Intimate and engaging, Michael Rockland’s rich narrative presents perspectives on the GWB that span history, architecture, engineering, transportation, design, the arts, politics, and the post-9/11 mentality. Stunning archival photos, from the bridge’s construction in the late 1920s through the present, powerfully complement the account of competition between the GWB and the Brooklyn Bridge that parallels the rivalry between New Jersey and New York City. Rockland profiles the Swiss immigrant structural engineer Othmar Ammann and explains how the Depression dictated the iconic, uncovered steel beams of its towers so admired today.
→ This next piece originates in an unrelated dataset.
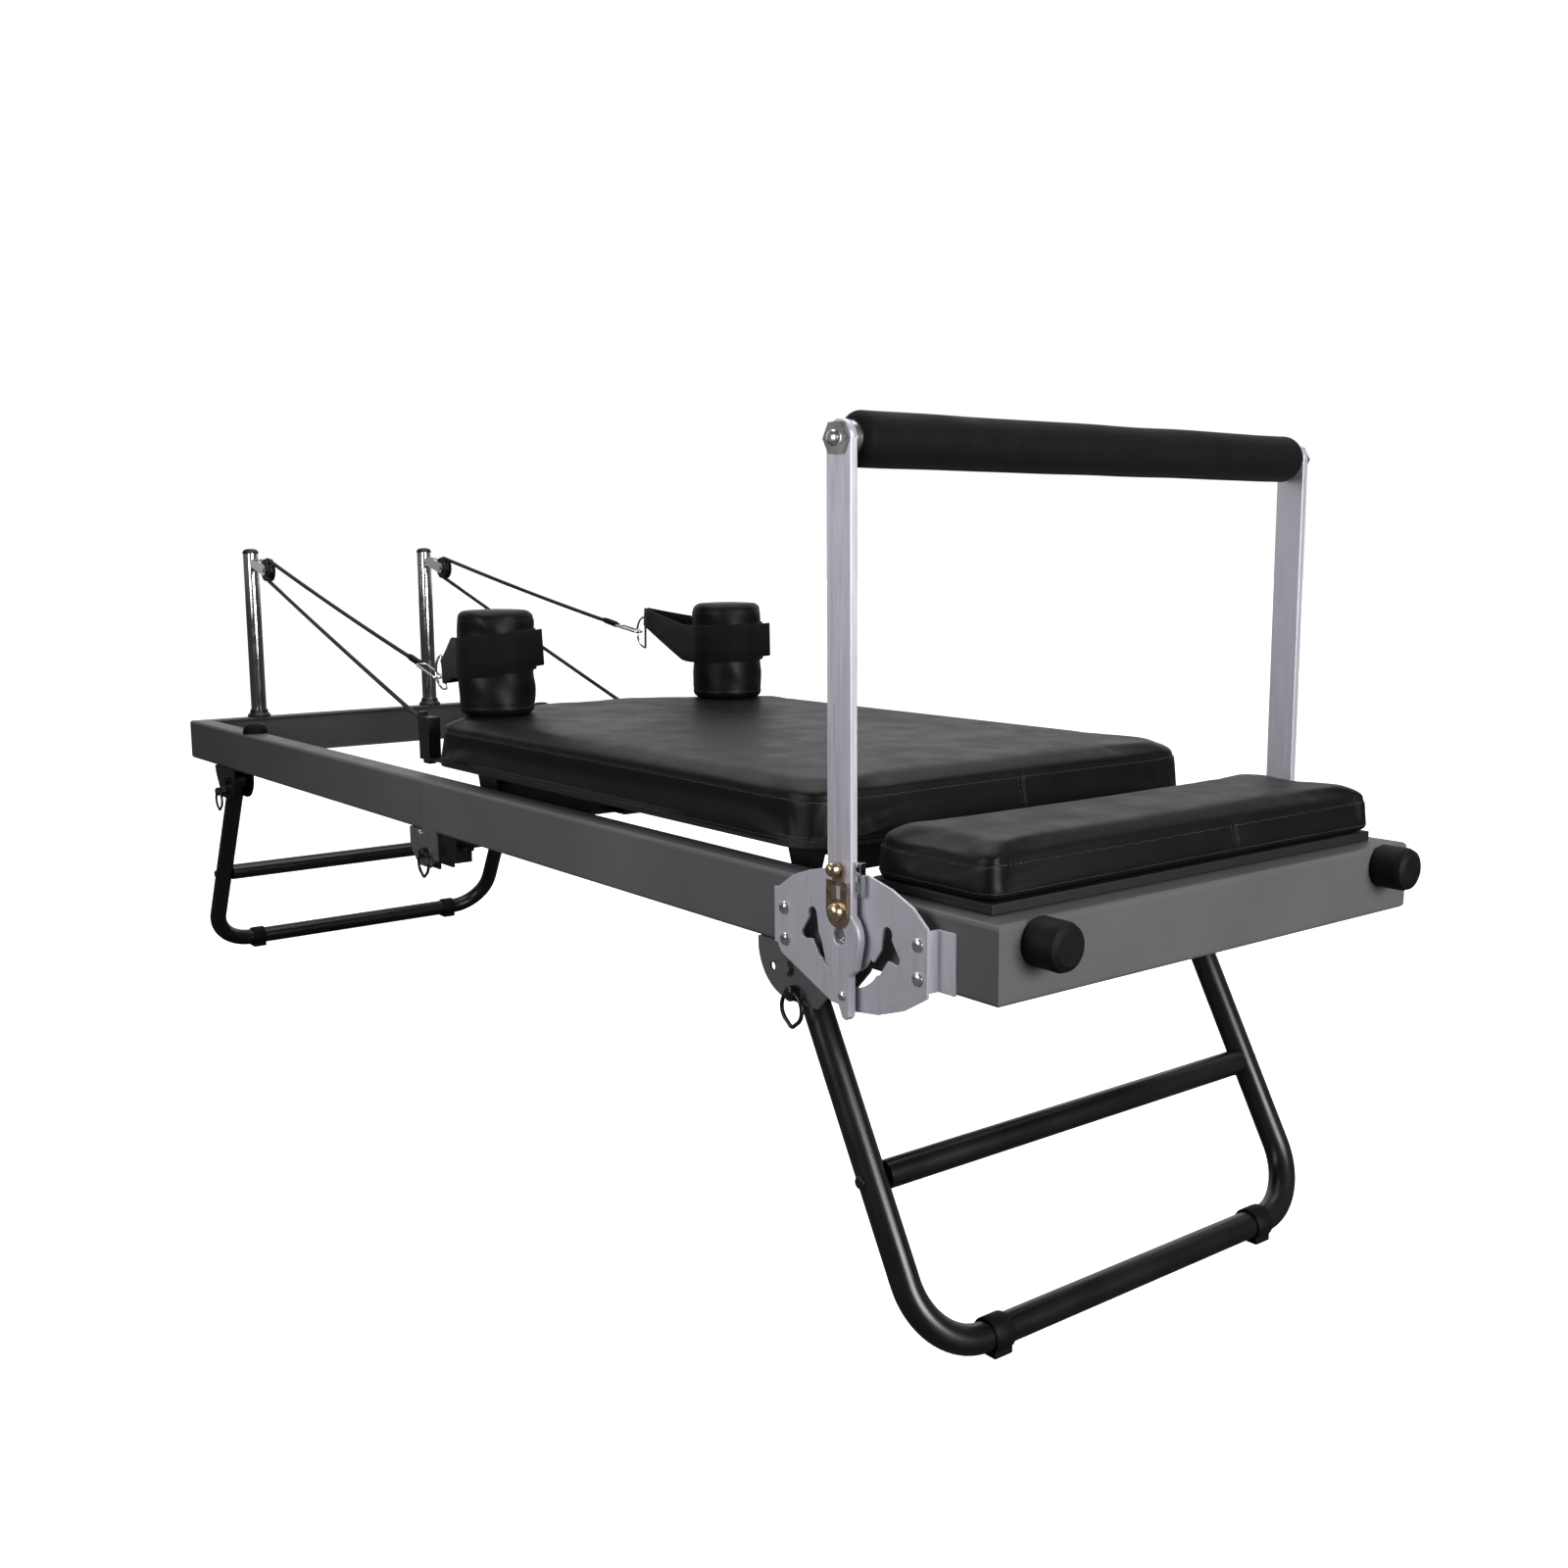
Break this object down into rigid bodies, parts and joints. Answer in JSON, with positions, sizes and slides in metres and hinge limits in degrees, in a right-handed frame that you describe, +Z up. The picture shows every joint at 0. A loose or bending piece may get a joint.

Tales of accidents, an airplane crash, and suicides off its span; the appearance of the bridge in media and the arts; and the author’s own adventures scaling its massive towers on a cable animate the story of what Le Corbusier called “the most beautiful bridge in the world.”
Michael Rockland
Michael Rockland founded the American Studies Department at Rutgers while serving as Assistant Dean of Douglass College (1969-1972). Earlier, he had another stint in academic administration when he served as Executive Assistant to the Chancellor of Higher Education, State of New Jersey (1968-1969). This followed his years in the United States diplomatic service as a cultural attache at our embassies in Argentina and Spain (1962-1967).